Cette régression de la Guinée,  vers un pouvoir de type autoritaire est, selon l’analyse des américains, «source d’instabilité politique et de difficultés économiques dans ce pays de 12 millions d’habitants dont les ressources minérales n’ont pas prémuni contre la pauvreté. Les implications pourraient être graves dans les pays voisins qui seront directement affectés par cette instabilité».

Se référant aux informations des Ong, le Cesa fait savoir que le jour du scrutin du 22 mars,  de nombreux citoyens ont suivi l’appel au boycott du référendum lancé par l’opposition, «le taux de participation n’ayant pas dépassé les 30 % en province, pour tomber à moins de 15 % dans la capitale, Conakry, alors que ce taux atteignait par le passé 75 % au niveau national». Le jour du référendum, les médias et les réseaux sociaux ont indiqué que le nombre de bulletins «non» était insuffisant dans certains bureaux de vote.
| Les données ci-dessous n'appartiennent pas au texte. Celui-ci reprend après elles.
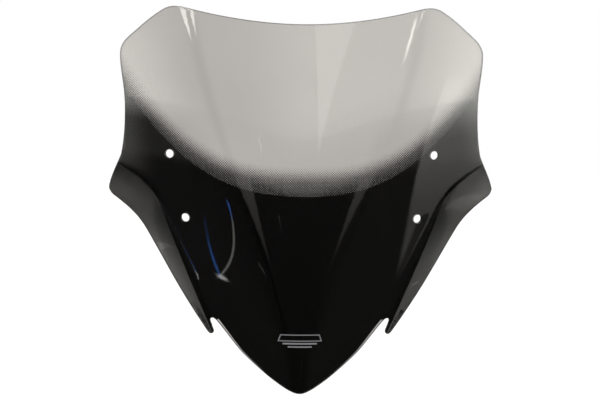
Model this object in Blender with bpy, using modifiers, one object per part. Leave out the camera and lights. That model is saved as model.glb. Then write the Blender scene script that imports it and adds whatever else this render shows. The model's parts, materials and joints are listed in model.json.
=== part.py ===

D’autres se sont vu confisquer leur carte électorale et ont dû attendre à l’extérieur pendant qu’un autre votait pour eux. D’autres encore ont signalé avoir été contraints de voter «oui». Au moins 12 morts sont à déplorer, et des dizaines de personnes ont été arrêtées, notamment des représentants de l’opposition.

En Guinée forestière, un conflit autour du vote a suscité des violences entre groupes religieux menant à l’incendie de plusieurs églises et mosquées faisant plus de 15 morts. Par ailleurs, les forces de l’ordre auraient confisqué des urnes afin de procéder elles-mêmes au dépouillement du scrutin.

Selon les déclarations officielles du gouvernement, le référendum aurait été adopté à 89 % des voix, avec une participation de 58 %.

A travers ce rapport, le Centre d’études stratégiques de l’Afrique vient de confirmer les griefs du Front national pour la défense de la Constitution (Fndc) ainsi les dénonciations et les inquiétudes des organismes nationaux et internationaux de défense des droits humains, ainsi que les principaux pays partenaires de la Guinée respectueux des principes inaliénables et des valeurs cardinales de la démocratie.